Elle traduit une évidente méfiance de la Cour de cassation à l'égard de l'expert-comptable, le dirigeant ne pouvant plus dès lors se fier à lui, notamment lorsqu'il veut, comme dans le cadre de l'arrêt cité, apporter lui-même les sommes nécessaires pour régler les loyers auxquels sa société ne peut pas faire face.
 
L'approbation des comptes par l'expert-comptable ne fait pas obstacle à une requalification des opérations comptables par le juge.
 
Mais surtout,  la Cour d’appel a qualifié de fictif le débit du compte courant.
 
Pourtant, il n’était pas reproché au dirigeant d’avoir un compte courant débiteur, ce qui implique qu’il avait pu effectivement régler le loyer à la place de la société par le débit de son compte courant.
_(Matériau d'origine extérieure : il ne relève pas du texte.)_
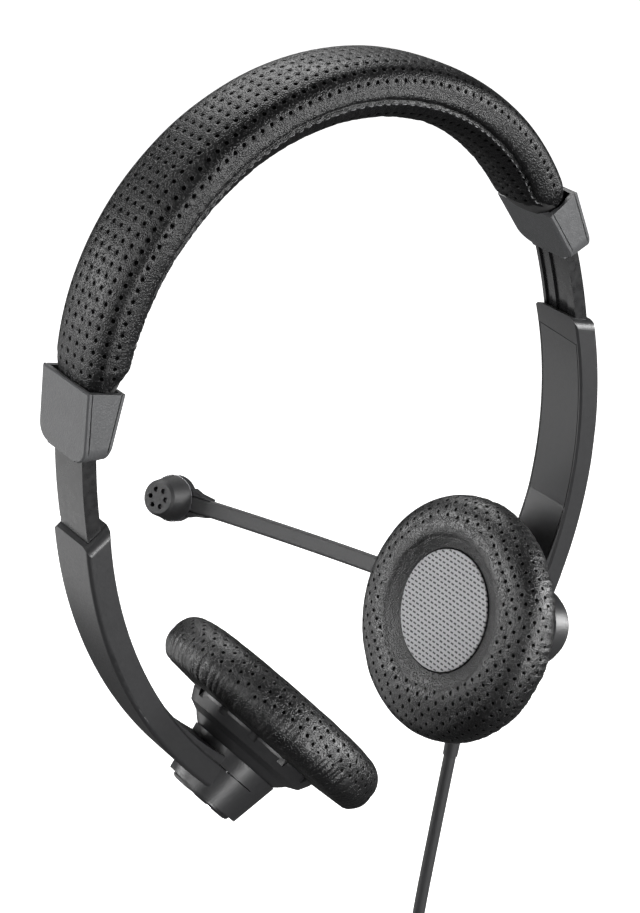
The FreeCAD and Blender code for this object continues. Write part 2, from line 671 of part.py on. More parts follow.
def boom_bar(trim):
    """Flat bendable bar: straight from the hub, then one long bend towards the mouth."""
    forward, across = boom_axes()
    half_t = BOOM_HALF_THICKNESS
    end = math.radians(BOOM_BEND_ANGLE) - trim
    def at(offset, a):
        r = BOOM_BEND_R + offset
        return boom_point(BOOM_STRAIGHT + r * math.sin(a), BOOM_BEND_R - r * math.cos(a))
    start = 7.0
    edges = [Part.makeLine(boom_point(start, -half_t), at(half_t, 0)),
             Part.Arc(at(half_t, 0), at(half_t, end / 2), at(half_t, end)).toShape(),
             Part.makeLine(at(half_t, end), at(-half_t, end)),
             Part.Arc(at(-half_t, end), at(-half_t, end / 2), at(-half_t, 0)).toShape(),
             Part.makeLine(at(-half_t, 0), boom_point(start, half_t)),
             Part.makeLine(boom_point(start, half_t), boom_point(start, -half_t))]
    face = Part.Face(Part.Wire(edges))
    face.translate(across * -BOOM_HALF_WIDTH)
    return face.extrude(across * (2 * BOOM_HALF_WIDTH))


def boom_arm():
    bar = boom_bar((MIC_RING_R - 0.6) / BOOM_BEND_R)
    long_edges = [e for e in bar.Edges if e.Length > 60]
    return on_cup(bar.makeFillet(0.9, long_edges))


def on_mic(shape):
    """Local axes of the microphone: Z points at the mouth, X back along the boom."""
    forward, across = boom_axes()
    a = math.radians(BOOM_BEND_ANGLE)
    centre = boom_point(BOOM_STRAIGHT + BOOM_BEND_R * math.sin(a),
                        BOOM_BEND_R * (1 - math.cos(a)))
    along = forward * math.cos(a) + V(0, 0, -math.sin(a))
    to_mouth = V(0, 0, -math.cos(a)) - forward * math.sin(a)
    return on_cup(moved(shape, placement(centre, -along, to_mouth)))


def mic_housing():
    shell = turned([(0, -3.6), (3.6, -3.3), (6.2, -2.2), (MIC_RING_R, -1.0), (MIC_RING_R, 1.4),
                    (5.6, 1.4), (5.6, -1.4), (0, -1.4)])
    shell.rotate(V(0, 0, 0), V(0, 0, 1), 120)
    neck = Part.Face(Part.makePolygon([
        V(6.0, -4.6, -1.9), V(8.6, -3.6, -1.9), V(13.0, -2.95, -1.9), V(13.0, 2.95, -1.9),
        V(8.6, 3.6, -1.9), V(6.0, 4.6, -1.9), V(6.0, -4.6, -1.9)])).extrude(V(0, 0, 3.3))
    w = BOOM_HALF_WIDTH + 0.02
    t = BOOM_HALF_THICKNESS + 0.03
    socket = Part.makeBox(3.0, 2 * w, 2 * t + 1, V(MIC_RING_R - 0.75, -w, -t))
    bar = boom_bar((MIC_RING_R - 0.7) / BOOM_BEND_R)
    return on_mic(shell.fuse(neck).cut(socket)).cut(on_cup(bar))


def mic_ring():
    return on_mic(ring(5.8, MIC_RING_R + 0.1, 1.42, 1.9))


def mic_cap():
    cone = turned([(5.6, 1.92), (MIC_RING_R - 0.15, 1.92), (MIC_RING_R - 0.4, 2.8),
                   (MIC_FRONT_R + 0.35, MIC_LENGTH - 0.9), (MIC_FRONT_R - 0.4, MIC_LENGTH),
                   (0, MIC_LENGTH), (0, MIC_LENGTH - 1.3), (3.9, MIC_LENGTH - 1.3), (5.4, 3.0)])
    holes = []
    for k in range(6):
        a = 2 * math.pi * k / 6
        holes.append(disc(0.8, 0, 20, 2.75 * math.cos(a), 2.75 * math.sin(a)))
    return on_mic(cone.cut(Part.makeCompound(holes)))


def mic_capsule():
    return on_mic(disc(3.0, 3.6, 8.3))


def boom_washer():
    return on_cup(ring(4.6, 7.0, 37.95, 38.1))


def boom_cap():
    cap = turned([(0, 30.8), (2.05, 30.8), (2.05, 38.65), (8.7, 38.65), (8.7, 38.15), (9.1, 38.15),
                  (9.1, 39.0), (8.2, 40.1), (5.0, 40.7), (0, 40.9)])
    return on_cup(cap)


# ---- cord ---------------------------------------------------------------------------------
def relief_axis():
    start = V(CORD_ROUTE[0][0], CORD_ROUTE[0][1], CORD_ROUTE[0][2])
    after = V(CORD_ROUTE[1][0], 0, CORD_ROUTE[1][2])
    direction = (after - start).normalize()
    return start - direction * RELIEF_LENGTH, direction


def relief_stub(radius):
    """The strain relief's root as a plain bar in the ear cup's own axes."""
    root, direction = relief_axis()
    bar = Part.makeCylinder(radius, 9, root - direction * 3.5, direction)
    outward, upward = cup_axes()
    to_local = placement(vec(CUP_FACE[0], CUP_FACE[1]), upward, outward).inverse()
    return moved(bar, to_local)


def strain_relief():
    root, direction = relief_axis()
    body = Part.makeCone(2.5, 2.0, RELIEF_LENGTH - 3.2, root + direction * 3.2, direction)
    stub = Part.makeCylinder(2.2, 5.7, root - direction * 2.5, direction)
    relief = body.fuse(stub)
    for k in range(5):
        spot = root + direction * (5 + 3.1 * k)
        outer = Part.makeCylinder(4, 0.9, spot, direction)
        core = Part.makeCylinder(1.9, 0.9, spot, direction)
        relief = relief.cut(outer.cut(core))
    return relief.cut(on_cup(ball(DISH_BALL_R - 3))).removeSplitter()


def route_pipe(points, radius, name):
    """Tube along straight runs joined by tangent arcs; prints the arc radii."""
    pts = [V(*p) for p in points]
    edges = []
    start = pts[0]
    radii = []
    for k in range(1, len(pts) - 1):
        before = pts[k - 1] - pts[k]
        after = pts[k + 1] - pts[k]
        reach = 0.45 * min(before.Length, after.Length)
        turn = math.pi - before.getAngle(after)
        radii.append(reach / math.tan(turn / 2))
        before.normalize()
        after.normalize()
        a = pts[k] + before * reach
        b = pts[k] + after * reach
        middle_dir = (before + after).normalize()
        centre_dist = radii[-1] / math.cos(turn / 2)
        middle = pts[k] + middle_dir * (centre_dist - radii[-1])
        edges.append(Part.LineSegment(start, a).toShape())
        edges.append(Part.Arc(a, middle, b).toShape())
        start = b
    edges.append(Part.LineSegment(start, pts[-1]).toShape())
    path = Part.Wire(edges)
    first = (pts[1] - pts[0]).normalize()
    profile = Part.Wire(Part.makeCircle(radius, pts[0], first))
    tube = path.makePipeShell([profile], True, False)
    expected = math.pi * radius ** 2 * path.Length
    print(name, "arc radii", [round(r, 1) for r in radii], "length", round(path.Length, 1),
          "volume ratio", round(tube.Volume / expected, 4))
    return tube


def cable_coil():
    x, y, z = COIL_CENTRE
    r0 = COIL_MEAN_R - COIL_HALF
    r1 = COIL_MEAN_R + COIL_HALF
    c = 1.2
    outline = [(r0 + c, -COIL_HALF), (r1 - c, -COIL_HALF), (r1, -COIL_HALF + c), (r1, COIL_HALF - c),
               (r1 - c, COIL_HALF), (r0 + c, COIL_HALF), (r0, COIL_HALF - c), (r0, -COIL_HALF + c)]
    pts = [V(x + r, y + side, z) for r, side in outline]
    face = Part.Face(Part.makePolygon(pts + pts[:1]))
    return face.revolve(V(x, y, z), V(0, 1, 0), 360)


def coil_tie():
    """Hook-and-loop strap round the bundle, a quarter turn away from where the cord goes in."""
    x, y, z = COIL_CENTRE
    top = z + COIL_MEAN_R
    outer = Part.makeBox(9.0, 13.2, 13.6, V(x - 4.5, y - 6.6, top - 7.0))
    inner = Part.makeBox(9.2, 11.4, 11.8, V(x - 4.6, y - 5.7, top - 6.0))
    tie = outer.cut(inner)
    tie.rotate(V(x, y, z), V(0, 1, 0), -80)
    return tie


def plug_axis():
    tip = V(*TAIL_ROUTE[-1])
    before = V(*TAIL_ROUTE[-2])
    return tip, (tip - before).normalize()


def plug_relief():
    start, direction = plug_axis()
    cone = Part.makeCone(2.2, 2.9, 11.0, start, direction)
    for k in range(3):
        spot = start + direction * (2.4 + 2.9 * k)
        groove = Part.makeCylinder(5, 0.8, spot, direction).cut(
            Part.makeCylinder(1.9, 0.8, spot, direction))
        cone = cone.cut(groove)
    return cone


def plug_body():
    start, direction = plug_axis()
    base = start + direction * 11.0
    body = Part.makeCylinder(3.9, 15.0, base, direction)
    return body.makeFillet(0.8, [e for e in body.Edges if abs(e.Length - 2 * math.pi * 3.9) < 0.1])


def plug_pin():
    """Four-contact jack pin with three insulating rings and a rounded tip."""
    start, direction = plug_axis()
    base = start + direction * 26.0
    r = PLUG_D / 2
    outline = [(0, 0), (r, 0), (r, 10.6), (r - 0.45, 11.5), (r - 0.1, 12.4), (r - 0.6, 13.5), (0.5, 14.0),
               (0, 14.0)]
    pin = turned(outline)
    for h in (3.6, 6.2, 8.8):
        pin = pin.cut(ring(r - 0.12, r + 1, h, h + 0.6))
    side = direction.cross(V(0, 1, 0)).normalize()
    return moved(pin, placement(base, side, direction))


def plug_bands():
    start, direction = plug_axis()
    base = start + direction * 26.0
    r = PLUG_D / 2
    bands = [ring(r - 0.12, r, h, h + 0.6) for h in (3.6, 6.2, 8.8)]
    side = direction.cross(V(0, 1, 0)).normalize()
    place = placement(base, side, direction)
    return [moved(b, place) for b in bands]


def save(name, shape):
    if isinstance(shape, list):
        shape = Part.makeCompound(shape)
    bad = [s for s in shape.Solids if not s.isValid()]
    print(name, "solids", len(shape.Solids), "volume", round(shape.Volume, 1), "bad", len(bad))
    shape.exportStep("parts/" + name + ".step")


def save_pair(name, shape):
    save("right_" + name, shape)
    if isinstance(shape, list):
        save("left_" + name, [mirrored(s) for s in shape])
    else:
        save("left_" + name, mirrored(shape))


def main():
    os.makedirs("parts", exist_ok=True)
    save("band_cover", band_cover())
    save("band_foam", band_foam())
    save("spring_strip", spring_strip())
    save("link_wire", link_wire())
    block = cap_block()
    save_pair("cap_outer_plate", cap_outer_plate(block))
    save_pair("cap_inner_plate", cap_inner_plate(block))
    save_pair("cap_frame", cap_frame(block))
    screws = cap_screws()
    save("cap_screws", screws + [mirrored(s) for s in screws])
    save_pair("slider_strap", slider_strap())
    shell, cover = arm_pieces(True)
    save("right_arm_shell", shell)
    save("right_arm_cover", cover)
    shell, cover = arm_pieces(False)
    save("left_arm_shell", mirrored(shell))
    save("left_arm_cover", mirrored(cover))
    save_pair("detent_spring", detent_spring())
    save_pair("arm_screws", arm_screws())
    save_pair("cup_screw", cup_screw())
    save_pair("cup_nut", cup_nut())
    save_pair("cup_washer", cup_washer())
    save("left_hub_cap", mirrored(hub_cap()))
    save("left_hub_ring", mirrored(hub_ring()))
    save("right_dish", right_dish())
    save("left_dish", mirrored(on_cup(dish())))
    save_pair("baffle", baffle())
    save_pair("ear_pad", ear_pad())
    save_pair("scrim", scrim())
    save_pair("driver_frame", driver_frame())
    save_pair("driver_cone", driver_cone())
    save_pair("driver_magnet", driver_magnet())
    save("terminal_board", terminal_board())
    save("boom_hub", boom_hub())
    save("boom_arm", boom_arm())
    save("mic_housing", mic_housing())
    save("mic_ring", mic_ring())
    save("mic_cap", mic_cap())
    save("mic_capsule", mic_capsule())
    save("boom_washer", boom_washer())
    save("boom_cap", boom_cap())
    save("strain_relief", strain_relief())
    save("cable", [route_pipe(CORD_ROUTE, CORD_D / 2, "cable"),
                   route_pipe(TAIL_ROUTE, CORD_D / 2, "tail")])
    save("cable_coil", cable_coil())
    save("coil_tie", coil_tie())
    save("plug_relief", plug_relief())
    save("plug_body", plug_body())
    save("plug_pin", plug_pin())
    save("plug_bands", plug_bands())


main()
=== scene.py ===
"""Looks of the office headset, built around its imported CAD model.

Lengths are in metres and positions are in the part's own frame: +X is the wearer's right, +Y the
wearer's front, +Z up, with the origin under the headband's crown.
"""
import json
import math

import bmesh
import bpy
import numpy as np
from mathutils import Matrix, Vector


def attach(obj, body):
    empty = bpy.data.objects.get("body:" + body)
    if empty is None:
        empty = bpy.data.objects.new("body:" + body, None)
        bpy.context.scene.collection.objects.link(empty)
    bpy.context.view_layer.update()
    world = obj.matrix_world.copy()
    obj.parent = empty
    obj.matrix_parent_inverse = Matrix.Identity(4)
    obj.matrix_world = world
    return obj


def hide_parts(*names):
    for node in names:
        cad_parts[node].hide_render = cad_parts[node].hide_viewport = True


MM = 0.001
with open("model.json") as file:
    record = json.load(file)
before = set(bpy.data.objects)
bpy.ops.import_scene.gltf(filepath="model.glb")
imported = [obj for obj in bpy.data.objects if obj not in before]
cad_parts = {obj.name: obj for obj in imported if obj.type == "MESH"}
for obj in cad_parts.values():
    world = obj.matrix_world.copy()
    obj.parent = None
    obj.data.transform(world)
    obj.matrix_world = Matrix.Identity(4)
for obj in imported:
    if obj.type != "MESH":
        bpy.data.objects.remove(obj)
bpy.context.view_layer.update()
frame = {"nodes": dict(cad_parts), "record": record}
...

Et la cour de cassation paraissait considérer que la compensation en compte courant était un mode normal de paiement (Com 8 janvier 2002 N° de pourvoi: 99-11079 Publié au bulletin).
 
On aurait pu penser honorable de la part du dirigeant social de prendre ainsi en charge le paiement du loyer pour permettre à l'entreprise de continuer son activité.
 
Mais la Cour de Cassation estime dans ce même arrêt que le procédé utilisé pour éteindre la dette de la société X... envers la SCI n'est qu'un artifice comptable destiné à dissimuler l'abandon sans contrepartie, par la SCI, des loyers facturés et que cela permet de retenir l'existence de relations financières anormales caractérisant la confusion de patrimoine. La Cour d'appel avait elle-même jugé que "le procédé comptable" ne tendait qu'à retarder la déclaration de cessation des paiements de la SARL....
 
Le tribunal avait quant à lui admis que le paiement de la dette de loyer s'était opéré par compensation ou cession de créance.
 
L'arrêt semble reprocher l'absence de mouvement financier, alors que le principe même de la compensation implique une absence de mouvement précisément parce que le mécanisme de   la compensation rend inutile tout mouvement, la compensation en compte étant admise depuis toujours.
 
Il reste que celui qui s'était appauvri n'était ni la SARL ni la SCI mais le dirigeant. Et aucun des éléments de fait cités ne permet de déterminer en quoi le précédé était anormal, en quoi la compensation en compte courant était un artifice comptable ni en quoi le paiement était fictif.
 
Et pourtant cet arrêt est publié au bulletin de la Cour de cassation, les hauts magistrats ayant ainsi considérés que cette décision traduisait la doctrine actuelle de la Cour de cassation et qu’il convenait de lui donner toute la publicité requise.
 
Dès lors, on voit mal ce que peut faire le chef d'entreprise qui fait face à une situation difficile :
 
Ou bien il fait des apports d'une façon ou d'une autre et on lui dit qu'il a voulu cacher l'état de cessation des paiements comme dans l'arrêt cité mais aussi dans d'autres (voir aussi Com 17 mai 2011 N° de pourvoi: 10-30425)
 
Ou bien il ne fait pas d'apport, et on lui dit qu'il est fautif (Com 12 juillet 2016 N° de pourvoi: 14-23310). Plus exactement, il commet une faute de gestion s'il ne tente pas d'obtenir une augmentation de capital.
 
Ainsi le dirigeant est incité très clairement à rechercher une solution et à démontrer qu'il a effectivement recherché cette solution, mais à surtout ne pas la mettre en œuvre de crainte de se le voir reprocher.
 
Et en tout cas, il ne peut pas se croire protéger par sa comptabilité, même si elle est parfaitement tenue.